Shell Command Risk Classification

When a task on a hosted gateway requests to execute a shell command, Keeptrusts classifies the command into one of four risk levels before deciding whether to proceed, require approval, or deny execution outright.

Use this page when

You need to understand how the gateway classifies shell commands into risk categories (safe, moderate, destructive).
You are tuning classification rules to reduce false positives for your workflow.
You want to add custom classification patterns for domain-specific tooling.

Primary audience

Primary: Technical Engineers
Secondary: AI Agents, Technical Leaders

Risk Levels

Safe

Safe commands read state without modification. They execute immediately without approval.

Examples:

git status, git log, git diff
ls, find, cat, head, tail, wc
echo, date, whoami, pwd
cargo check, npm run typecheck
grep, rg, ag (search tools)

Safe commands produce no side effects on the file system, network, or system state.

Moderate

Moderate commands may modify local state but the changes are recoverable or scoped to the task workspace.

Examples:

git add, git commit (local only)
mkdir, touch, cp (within allowed roots)
npm install (within project directory)
cargo build, make

Moderate commands may or may not require approval depending on your approval_required_risk_levels configuration. By default, moderate commands execute without approval.

Destructive

Destructive commands delete data, overwrite files, change permissions, mutate network state, or interact with credentials. They require approval by default.
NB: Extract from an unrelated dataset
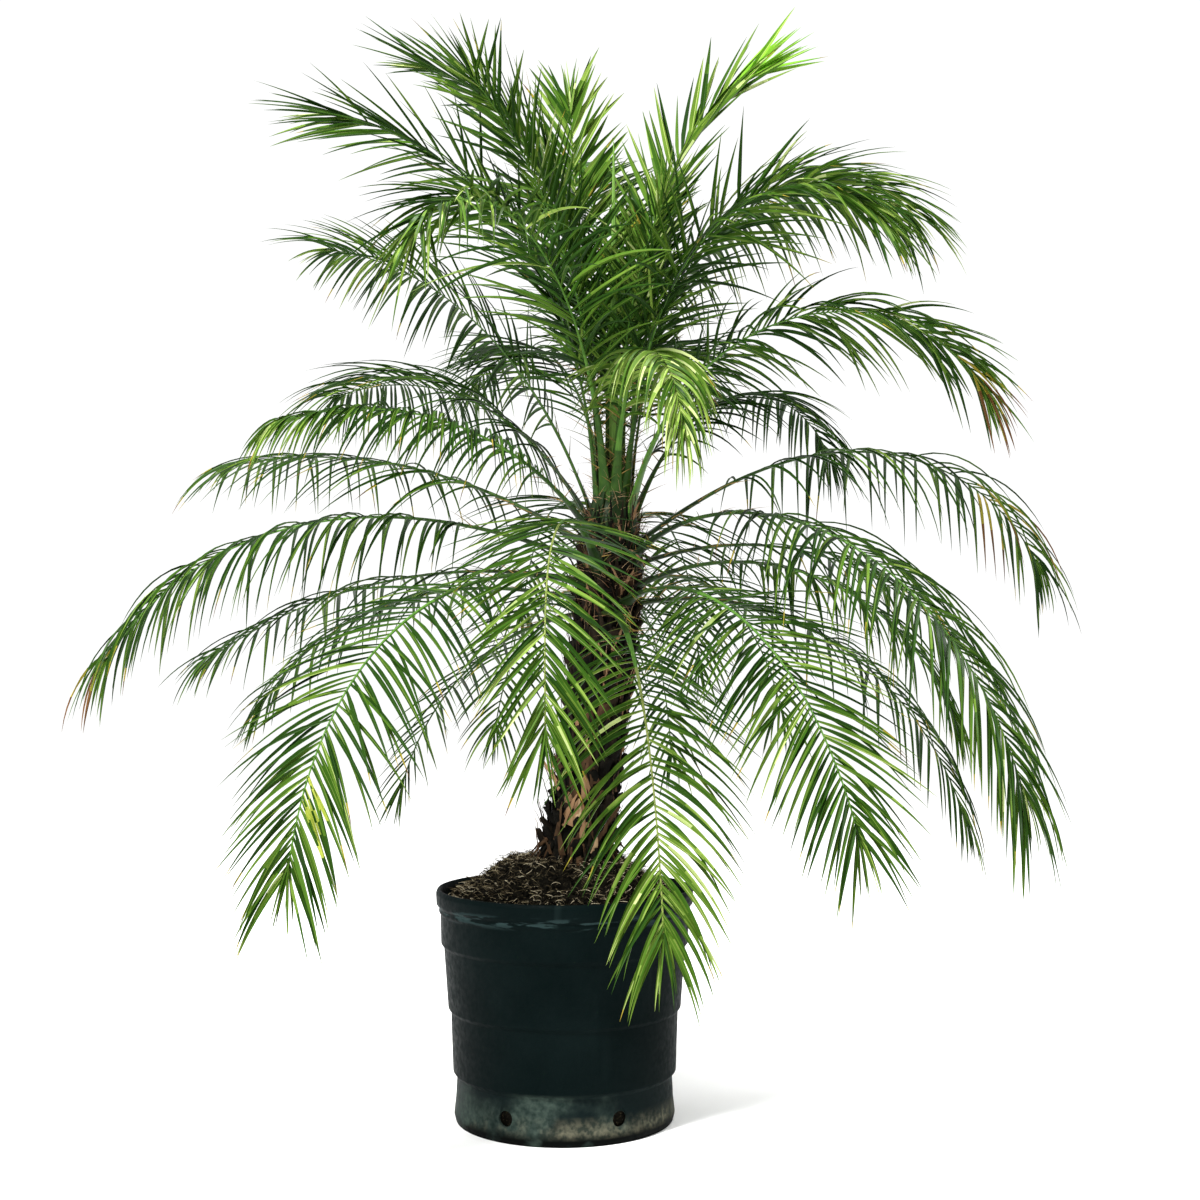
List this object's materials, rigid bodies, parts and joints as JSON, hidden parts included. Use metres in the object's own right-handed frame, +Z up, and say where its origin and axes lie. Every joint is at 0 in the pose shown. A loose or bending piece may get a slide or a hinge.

Categories of destructive commands:

Category	Examples
Delete operations	`rm`, `rm -rf`, `rmdir`, `shred`
Overwrite operations	`mv` (overwriting target), `dd`, `truncate`
Permission changes	`chmod`, `chown`, `chgrp`, `setfacl`
Package installation	`apt install`, `brew install`, `pip install -g`
Network mutation	`iptables`, `ufw`, `curl -X POST/PUT/DELETE`
Credential operations	`ssh-keygen`, `gpg --delete-key`, `passwd`
Database mutation	`psql -c "DROP"`, `mysql -e "DELETE"`, `redis-cli FLUSHALL`
Process control	`kill`, `killall`, `pkill`, `systemctl stop`

Critical

Critical commands affect system-level resources, can compromise host integrity, or have irreversible consequences at scale.

Examples:

rm -rf / or broad recursive deletions
mkfs, fdisk, mount (filesystem operations)
reboot, shutdown, init
docker rm, docker system prune
iptables -F (flush all firewall rules)
Anything running as root or with sudo

Critical commands always require approval regardless of configuration.

Classification Process

When a task requests command execution, the gateway classifies the command through this sequence:

Parse command → extract binary name and arguments
Check blocked_commands → DENY if matched (no approval possible)
Check allowed_commands → DENY if not matched (no approval possible)
Classify risk level → safe / moderate / destructive / critical
Check approval_required_risk_levels → APPROVE or PAUSE for approval

Step 1: Parse Command

The gateway parses the command string to extract the executable name, arguments, flags, and any pipe chains. Each segment of a piped command is classified independently, and the overall command inherits the highest risk level.

Step 2: Check Blocked Commands

If the command matches any entry in blocked_commands, execution is denied immediately. No approval flow is triggered — the command simply cannot run.

Step 3: Check Allowed Commands

If allowed_commands is configured and the command does not match any entry, execution is denied immediately. The allowed list acts as a positive-security allowlist.

Step 4: Classify Risk Level

The gateway analyzes the command against built-in classification rules. Classification considers:

The executable name and its known behavior
Flags and arguments that modify behavior (e.g., -f for force, -r for recursive)
Target paths (system paths increase risk)
Piped destinations (piping to rm elevates risk)
Compound commands (;, &&, || chains inherit the highest risk)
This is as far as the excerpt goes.